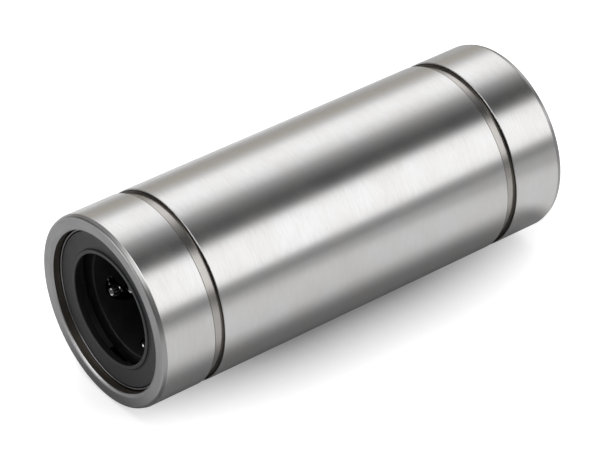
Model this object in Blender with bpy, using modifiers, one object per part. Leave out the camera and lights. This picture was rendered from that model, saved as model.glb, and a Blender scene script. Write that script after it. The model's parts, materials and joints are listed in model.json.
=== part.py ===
"""Long closed linear ball bearing.

A ground steel sleeve holds two ball cages in tandem. Each cage carries five closed
circuits of balls, a split ring keeps it in the sleeve and a cased lip seal closes the end.
The bearing lies along world X, with its centre at the origin. Units are metres.
"""
import math

import bmesh
import bpy
from mathutils import Matrix, Vector

# Main sizes
SHAFT_DIAMETER = 0.016
BODY_DIAMETER = 0.028
BODY_LENGTH = 0.070
BALL_DIAMETER = 0.002778

# Retaining ring grooves and edges of the sleeve
GROOVE_SPAN = 0.053
GROOVE_WIDTH = 0.0016
GROOVE_DIAMETER = 0.027
FACE_CHAMFER_RADIAL = 0.00022
FACE_CHAMFER_AXIAL = 0.0007
MOUTH_CHAMFER_RADIAL = 0.00033
MOUTH_CHAMFER_AXIAL = 0.00025

# Steps inside the sleeve
RECESS_STEP = 0.00082
RING_GROOVE_STEP = 0.0007
RACE_CLEARANCE = 0.0002
RELIEF_CLEARANCE = 0.00015
RELIEF_LEAD = math.radians(2.0)

# Ball circuits, and how far the lying bearing is rolled about its axis
CIRCUITS = 5
BEARING_ROLL = math.radians(10.0)
BALL_OVERLAP = 0.00005
ROW_END_CLEARANCE = 0.0001
LANE_WALL = 0.00136

# Ball cage and the ring between the two cages
CAGE_SHAFT_CLEARANCE = 0.0003
CAGE_RACE_CLEARANCE = 0.00025
CHANNEL_CLEARANCE = 0.00018
CHANNEL_FLOOR = 0.0004
CAGE_END_WALL = 0.001
CAGE_END_CLEARANCE = 0.00015
SPACER_LENGTH = 0.003
SPACER_SHAFT_CLEARANCE = 0.0009

# Split ring that keeps a cage in the sleeve
RING_THICKNESS = 0.001
RING_CLEARANCE = 0.00015
RING_BITE = 0.0007
RING_GAP = 0.004

# Seal case, a pressed steel cup open towards the end face
SEAL_INSET = 0.00125
SEAL_WIDTH = 0.0015
SEAL_FIT = 0.00015
CASE_RIM = 0.00025
CASE_FLOOR = 0.0003
CASE_FLANGE = 0.0018

# Rubber seal inside the case
RUBBER_FIT = 0.0001
RUBBER_INSET = 0.00007
RUBBER_DISH = 0.00018
LIP_CLEARANCE = 0.00004
LIP_RISE = 0.00036
LIP_WIDTH = 0.00065
LIP_TAPER = 0.0001
LIP_ROUND = 0.00012
LIP_HEEL = 0.0004

# Facets
BODY_FACETS = 36
RING_FACETS = 24
BALL_FACETS = 6
BALL_STEPS = 4
TURN_STEPS = 5
CHANNEL_STEPS = 4
RELIEF_STEPS = 4
MERGE_DISTANCE = 0.000005
SHARP_ANGLE = math.radians(32.0)

# Radii, from the shaft outwards
SHAFT_RADIUS = SHAFT_DIAMETER / 2
BALL_RADIUS = BALL_DIAMETER / 2
BALL_PITCH = BALL_DIAMETER - BALL_OVERLAP
LOADED_RADIUS = SHAFT_RADIUS + BALL_RADIUS
CHANNEL_RADIUS = BALL_RADIUS + CHANNEL_CLEARANCE
CAGE_INNER = SHAFT_RADIUS + CAGE_SHAFT_CLEARANCE
RETURN_RADIUS = CAGE_INNER + CHANNEL_FLOOR + CHANNEL_RADIUS
RACE_RADIUS = LOADED_RADIUS + BALL_RADIUS + RACE_CLEARANCE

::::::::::

--- Problem to solve ---
Exactly as written, please reproduce the lines from the first line of the data to the line containing "BALL_DIAMETER = 0.002778", inclusive, and nothing else.

--- Problem solution ---
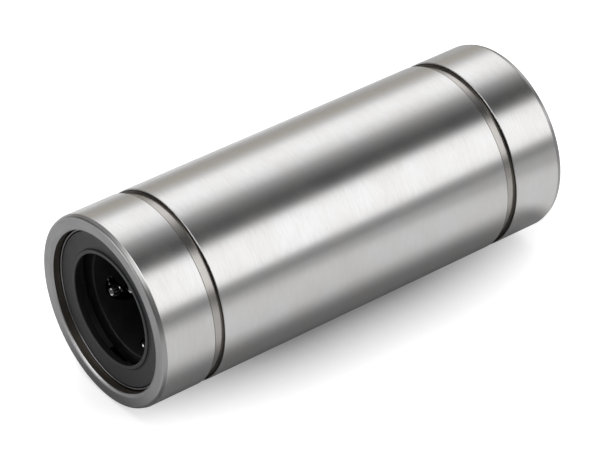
Model this object in Blender with bpy, using modifiers, one object per part. Leave out the camera and lights. This picture was rendered from that model, saved as model.glb, and a Blender scene script. Write that script after it. The model's parts, materials and joints are listed in model.json.
=== part.py ===
"""Long closed linear ball bearing.

A ground steel sleeve holds two ball cages in tandem. Each cage carries five closed
circuits of balls, a split ring keeps it in the sleeve and a cased lip seal closes the end.
The bearing lies along world X, with its centre at the origin. Units are metres.
"""
import math

import bmesh
import bpy
from mathutils import Matrix, Vector

# Main sizes
SHAFT_DIAMETER = 0.016
BODY_DIAMETER = 0.028
BODY_LENGTH = 0.070
BALL_DIAMETER = 0.002778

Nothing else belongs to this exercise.